Since the moment I signed with my literary agent, I decided a book contract, should I land one, would require wild celebration. I reserved my enthusiasm for “the moment.” I dreamed about having a party, or a dinner maybe, to celebrate such a huge breakthrough in my life. Then I got my contract.
Well, I got a contract offer. I was thrilled, but nothing was signed yet, so the celebrating could wait. Then, I got another offer. I was so stressed over making my decision that celebrating didn’t even sound appealing. I finally decided, and signed on the dotted line with Abingdon Press.
Celebration time? No, I was so hit by the weight of the committment I’d just made, and daunted by the fact that I now was required to finish such an enormous project, that I pushed off celebrating, “until it’s finished.”
Well, now it’s finished, but we have yet to edit.

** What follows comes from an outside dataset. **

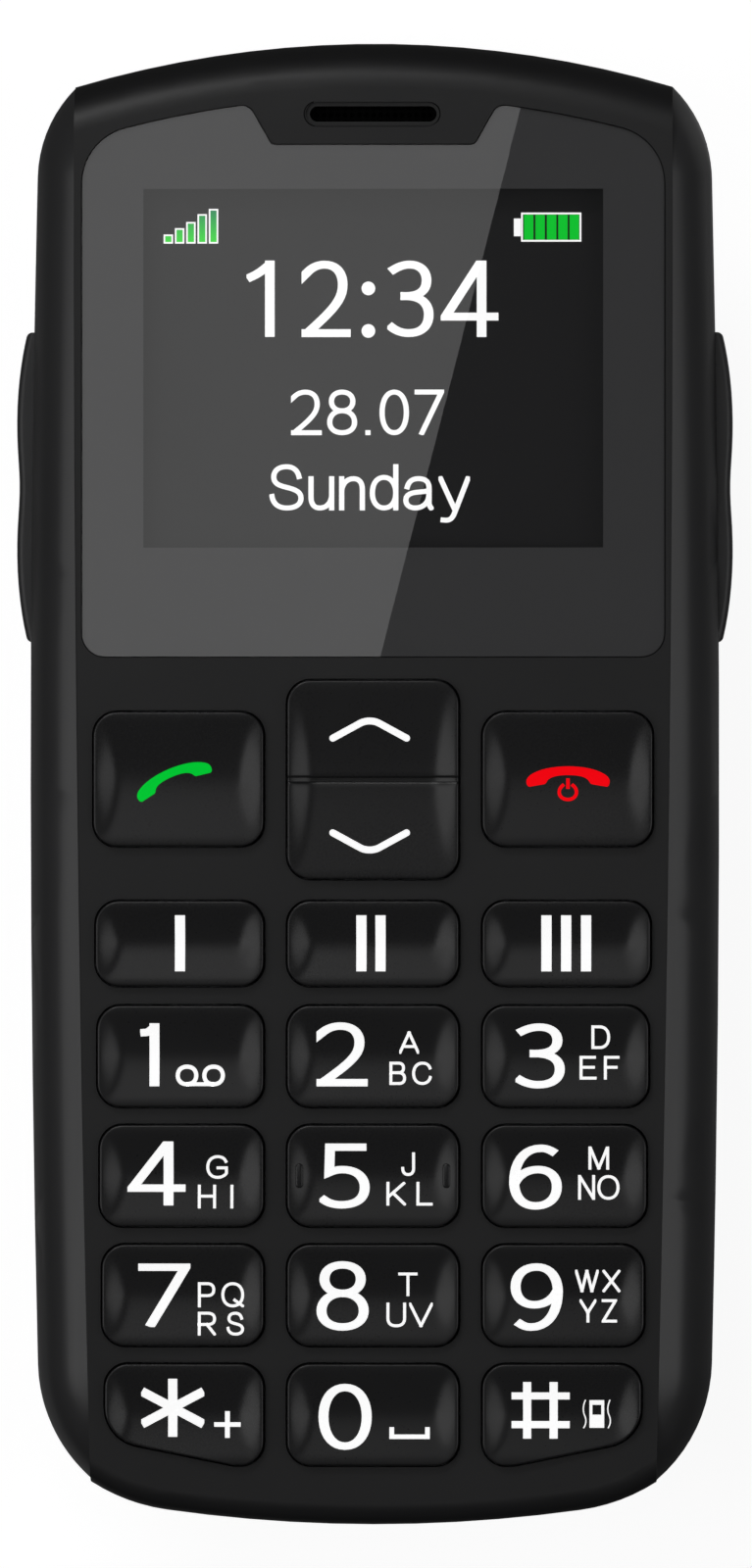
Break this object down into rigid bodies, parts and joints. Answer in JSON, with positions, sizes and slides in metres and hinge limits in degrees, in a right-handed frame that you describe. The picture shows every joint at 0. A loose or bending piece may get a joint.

Here’s the thing, as a new author, a wife, a mom, a human being, there are a thousand opportunities to celebrate every week. But maybe I’m too distracted to see them. Maybe I wait for a big deal, a major achievement, to get enthusiastic about my life. Maybe all I see is what needs to be done next, instead of seeing this moment, with all its joy. All this time, I’ve been waiting for that feeling of having “arrived”… And despite all the big, awesome milestones, I never felt it. There was always the next project, another task yanking me into tomorrow.
I wonder if, like a lot of things in life, the action comes first, and the emotion follows. Maybe if I start looking for things to celebrate, I’ll begin to feel life is worth celebrating. Because I’m learning that if I wait until victory is sure, until life insists that I appreciate it, my life will fly by while I wait for it to begin. I will always assume goodness is over the next hill, after completing the next task, but there are only more hills after this one. I must celebrate on the climb, because life won’t stop for me to throw a party.
So, I’m going to look for excuses to say, “let’s celebrate!” and creative ways to do just that. Because life is worth celebrating, and celebrating now.